-- What you will do --
Below are the records. Restate word for word every line from the one that contains "What OpenSCAD source" through the final line, both included.

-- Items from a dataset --
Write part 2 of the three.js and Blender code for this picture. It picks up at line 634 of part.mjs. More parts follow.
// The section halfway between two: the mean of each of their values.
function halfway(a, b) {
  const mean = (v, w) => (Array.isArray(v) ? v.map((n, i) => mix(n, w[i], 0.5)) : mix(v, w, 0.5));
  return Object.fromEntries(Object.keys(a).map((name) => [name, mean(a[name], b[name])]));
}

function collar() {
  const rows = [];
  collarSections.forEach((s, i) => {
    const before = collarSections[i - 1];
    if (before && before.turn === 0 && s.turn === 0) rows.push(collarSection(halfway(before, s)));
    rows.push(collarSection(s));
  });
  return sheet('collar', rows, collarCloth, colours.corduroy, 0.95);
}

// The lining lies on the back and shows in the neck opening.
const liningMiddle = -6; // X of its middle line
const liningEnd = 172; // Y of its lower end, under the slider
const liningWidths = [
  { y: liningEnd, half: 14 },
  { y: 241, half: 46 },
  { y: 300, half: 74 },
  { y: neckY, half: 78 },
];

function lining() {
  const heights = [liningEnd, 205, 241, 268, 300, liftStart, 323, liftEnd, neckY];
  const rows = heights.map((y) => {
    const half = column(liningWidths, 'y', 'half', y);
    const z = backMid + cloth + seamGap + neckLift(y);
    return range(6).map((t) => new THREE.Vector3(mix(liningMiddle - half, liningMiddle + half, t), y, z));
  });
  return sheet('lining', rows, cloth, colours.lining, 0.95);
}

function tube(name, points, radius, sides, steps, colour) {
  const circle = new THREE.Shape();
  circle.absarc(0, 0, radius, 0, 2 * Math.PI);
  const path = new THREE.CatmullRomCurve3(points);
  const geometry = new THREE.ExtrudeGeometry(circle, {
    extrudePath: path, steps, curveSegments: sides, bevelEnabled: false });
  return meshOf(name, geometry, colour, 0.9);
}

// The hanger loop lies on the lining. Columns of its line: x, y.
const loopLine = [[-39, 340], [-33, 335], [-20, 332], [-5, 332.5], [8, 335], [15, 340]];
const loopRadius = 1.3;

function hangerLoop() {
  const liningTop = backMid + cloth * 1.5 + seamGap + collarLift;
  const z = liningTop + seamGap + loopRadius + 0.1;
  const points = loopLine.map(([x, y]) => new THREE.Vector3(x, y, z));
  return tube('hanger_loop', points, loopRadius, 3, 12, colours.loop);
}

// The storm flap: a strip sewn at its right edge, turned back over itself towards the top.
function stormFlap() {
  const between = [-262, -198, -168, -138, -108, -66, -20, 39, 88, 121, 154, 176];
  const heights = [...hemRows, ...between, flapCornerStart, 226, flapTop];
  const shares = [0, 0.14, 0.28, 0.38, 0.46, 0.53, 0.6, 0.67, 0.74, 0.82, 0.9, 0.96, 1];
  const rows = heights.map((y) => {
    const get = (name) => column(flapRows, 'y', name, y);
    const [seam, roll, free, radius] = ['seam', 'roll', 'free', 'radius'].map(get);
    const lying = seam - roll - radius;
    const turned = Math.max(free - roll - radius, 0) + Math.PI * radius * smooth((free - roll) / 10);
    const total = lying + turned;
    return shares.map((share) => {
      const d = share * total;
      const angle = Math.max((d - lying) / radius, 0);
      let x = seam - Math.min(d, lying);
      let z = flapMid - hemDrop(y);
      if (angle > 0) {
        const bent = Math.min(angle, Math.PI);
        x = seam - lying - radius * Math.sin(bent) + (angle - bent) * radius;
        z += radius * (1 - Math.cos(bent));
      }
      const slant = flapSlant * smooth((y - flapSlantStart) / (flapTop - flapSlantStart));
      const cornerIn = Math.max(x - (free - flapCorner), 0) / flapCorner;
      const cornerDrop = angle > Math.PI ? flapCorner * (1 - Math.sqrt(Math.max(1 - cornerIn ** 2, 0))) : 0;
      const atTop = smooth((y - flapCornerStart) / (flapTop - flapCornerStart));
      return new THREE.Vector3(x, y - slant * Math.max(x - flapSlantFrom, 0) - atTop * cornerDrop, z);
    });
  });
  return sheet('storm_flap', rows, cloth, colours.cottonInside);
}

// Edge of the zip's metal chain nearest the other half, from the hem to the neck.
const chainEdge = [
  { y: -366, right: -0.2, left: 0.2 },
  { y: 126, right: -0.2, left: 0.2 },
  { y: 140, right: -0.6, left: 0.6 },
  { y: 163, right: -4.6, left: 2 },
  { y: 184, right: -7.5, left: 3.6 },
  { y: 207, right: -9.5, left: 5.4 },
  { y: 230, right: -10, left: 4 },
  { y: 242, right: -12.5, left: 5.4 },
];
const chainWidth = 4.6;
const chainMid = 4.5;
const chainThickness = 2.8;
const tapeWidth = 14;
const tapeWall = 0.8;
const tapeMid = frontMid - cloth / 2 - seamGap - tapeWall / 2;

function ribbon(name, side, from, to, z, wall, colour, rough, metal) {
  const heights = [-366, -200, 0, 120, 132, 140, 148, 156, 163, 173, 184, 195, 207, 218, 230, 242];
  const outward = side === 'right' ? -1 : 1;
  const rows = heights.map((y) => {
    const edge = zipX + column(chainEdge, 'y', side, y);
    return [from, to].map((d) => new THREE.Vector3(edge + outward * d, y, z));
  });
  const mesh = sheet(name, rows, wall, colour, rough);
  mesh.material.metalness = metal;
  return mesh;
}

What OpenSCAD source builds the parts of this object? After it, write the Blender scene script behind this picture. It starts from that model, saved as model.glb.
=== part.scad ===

-- Exercise output --
What OpenSCAD source builds the parts of this object? After it, write the Blender scene script behind this picture. It starts from that model, saved as model.glb.
=== part.scad ===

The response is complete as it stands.